After a brief briefing that basically consisted of hang on no matter what, we pushed off in to the cold cold  Bela  in a dinghy that groaned and undulated more than the river itself.
As we sailed down the rapids backwards, sideways, upside down, in the boat, out the boat, my attention was drawn to  an eagle that flew as silent as plane with a rabbit in its claws.

But it was that split second’s lack of concentration that nearly drowned me … the dinghy skimmed round a rock, leaped to the left and dumped me into the river to the right

Well, as the Bela took me, all I  knew was that it didn’t matter any longer whether I could swim or not, I was rolling and tumbling beneath the waves, devoured by the current that miraculously slid me safely through the rocks.

And as the river turned me and began to choke me with my own hair, I remembered what the group’s captain said – lay your  head on the pillows of the water and refuse to struggle.
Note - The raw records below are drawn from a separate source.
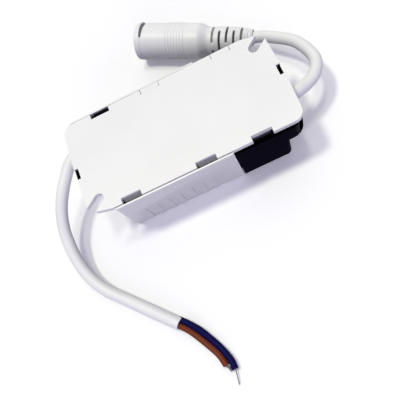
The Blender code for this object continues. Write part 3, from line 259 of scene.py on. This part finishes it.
def sheathPlastic(name, colour, rough, depth=0.00003, grainDepth=0.000015, specular=0.5):
    # a plastic drawn out along its length: streaks that run with the UV map, over a fine grain
    made, nodes, links, surface = startMaterial(name)
    along = nodes.new("ShaderNodeTexCoord").outputs["UV"]
    streak = noiseNode(nodes, links, along, scale=1.0, detail=3.0, stretch=(9.0, 160.0, 1.0))
    place = nodes.new("ShaderNodeTexCoord").outputs["Object"]
    cloud = noiseNode(nodes, links, place, scale=90, detail=3.0)
    ends = [(0.3, shade(colour, 0.975)), (0.7, shade(colour, 1.02))]
    links.new(rampNode(nodes, links, cloud, ends), surface.inputs["Base Color"])
    fine = noiseNode(nodes, links, place, scale=2600, detail=2.0)
    links.new(spread(nodes, links, cloud, rough - 0.06, rough + 0.06), surface.inputs["Roughness"])
    first = bumpNode(nodes, links, streak, depth, strength=0.3)
    links.new(bumpNode(nodes, links, fine, grainDepth, strength=0.3, after=first), surface.inputs["Normal"])
    surface.inputs["Specular IOR Level"].default_value = specular
    return made


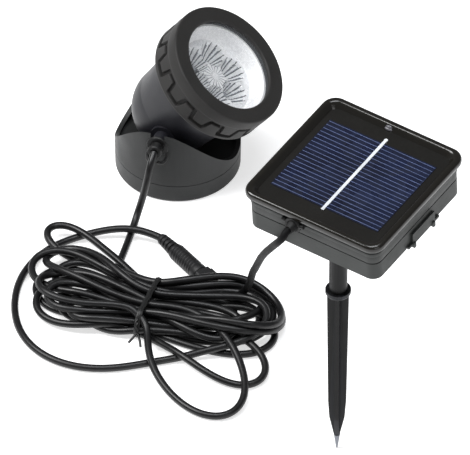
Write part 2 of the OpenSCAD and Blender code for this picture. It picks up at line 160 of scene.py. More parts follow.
# painted shade on the one chrome reflector: a dark metal for the pleat valleys and the rings round the cup floors, a
# grey half-shade metal for one side of each pleat and thin stripes on the centre land
M["pleat"] = material("reflector_painted_shade_m", rgb(38, 41, 46), 0.25, metallic=0.5, spec=0.6, grain=0.05, grain_mm=1.5, vary=0.05)
M["facet"] = material("reflector_painted_half_shade_m", rgb(150, 155, 162), 0.16, metallic=0.4, spec=0.7, grain=0.05, grain_mm=1.5, vary=0.05)
M["chrome"] = material("reflector_chrome_m", rgb(252, 253, 255), 0.15, metallic=0.15, spec=0.8, grain=0.05, grain_mm=1.5, vary=0.03, rough_var=0.04)
M["wall"] = material("reflector_wall_m", rgb(254, 254, 255), 0.30, metallic=0.0, spec=0.6, grain=0.05, grain_mm=1.5, vary=0.03, rough_var=0.04)
M["board"] = material("board_green_m", rgb(24, 74, 44), 0.35, spec=0.5, grain=0.2, grain_mm=1.1, vary=0.2, vary_mm=4)
M["led"] = glass("led_clear_m", rgb(150, 156, 162), 0.05, 0.78)
M["relief"] = material("relief_rubber_m", rgb(19, 19, 19), 0.5, spec=0.38, grain=0.4, grain_mm=0.4)
M["cable"] = material("cable_black_m", rgb(17, 17, 18), 0.36, spec=0.42, grain=0.18, grain_mm=0.7, vary=0.14, vary_mm=20, rough_var=0.07)
M["lead"] = material("cable_matt_m", rgb(13, 13, 14), 0.6, spec=0.12, grain=0.2, grain_mm=0.7, vary=0.14, vary_mm=20, rough_var=0.05)
M["plug"] = material("plug_black_m", rgb(27, 27, 28), 0.50, spec=0.38, grain=0.4, grain_mm=0.45, vary=0.1, wear=0.35)
M["brass"] = material("pin_brass_m", rgb(214, 206, 178), 0.25, metallic=1, grain=0.1, grain_mm=0.5)
M["tie"] = material("tie_black_m", rgb(22, 22, 22), 0.42, spec=0.45, grain=0.4, grain_mm=0.35, wear=0.2)
M["gloss"] = material("panel_gloss_m", rgb(22, 20, 16), 0.16, spec=0.5, grain=0.12, grain_mm=1.0, vary=0.08, vary_mm=25, rough_var=0.05, scratch=0.15)
M["grey"] = material("panel_grey_m", rgb(47, 49, 48), 0.5, spec=0.28, grain=0.35, grain_mm=0.5, vary=0.06, wear=0.3)
M["bboard"] = material("board_black_m", rgb(24, 23, 21), 0.2, spec=0.4, grain=0.06, grain_mm=1.6, vary=0.08, vary_mm=25, rough_var=0.04)
M["silver"] = material("busbar_silver_m", rgb(236, 240, 244), 0.42, metallic=0.35, grain=0.3, grain_mm=0.4, vary=0.1)
M["sensor"] = material("sensor_grey_m", rgb(88, 87, 92), 0.3, spec=0.5, grain=0.2, grain_mm=0.4)
M["jacket"] = material("cell_jacket_m", rgb(42, 118, 66), 0.25, spec=0.5, grain=0.1, grain_mm=0.8, vary=0.05)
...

My body skimmed across a rock and I shot into a syphonic alley as if I was an eel. The shale turned into smoke as I shimmied through it.

I finally broke the surface like a maniac, thrashing my arms around and coughing and splashing and for that split second I was back amongst the living I couldn’t tell if the looks on the faces of my companions were of horror or hysterical laughter.

… But then I was gone again beneath the surface.

I  was jettisoned over a waterfall and crashed feet-first in to the next natural lock  of white water. I grabbed a slice of breath before the surface closed over me as tightly as the whale closed over Jonah.

Now, there is a natural corkscrew in a fast-flowing river – and that corkscrew with the conspiring of the rocks can knock you inside out, crack your skull and disembowel you all at once. But I’d been taught well and allowed myself to glide as if I was riding the edge of the air.

And I survived. They found me perched on a rock … the dinghy shuddered and jerked as my colleagues helped me back in. And yep, they’d been laughing all along – while it had been a journey of discovery and trauma for me, to them it had been a big  joke that actually lasted less than 30 seconds.

But it was like a right of passage … I knew how Davy Crockett must have felt in all those 1950s B movies.

Whitewater rafting is a big thing in Slovakia now with bases across the country … but the best must be in the Tatras mountains or at least near them.

For instance, the Dunajec is a river running through southern Poland and forms a border between Poland and Slovakia for 27 kilometers in the Pieniny Środkowe (Slovak: Centrálne Pieniny) range, east of the Czorsztyn reservoir. It is the only river taking waters from the Slovak territory to the Baltic.

What’s different about rafting here is that you can take the ride on a wooden raft!

Rafting on River Orava offers smooth sailing and is ‘suitable for beginners and  children. Orava river is navigable throughout its course from Tvrdosin to its confluence with the river Vah in Kralovany.

Ondrej Cibak Area water slalom  is located 1.5 km far from the city of Liptovsky Mikulas in the North and is worth a visit.   The area is fed by water from the river Vah. The best conditions are in the spring months of May or June the course is open from early April to late October. It is suitable for everyone.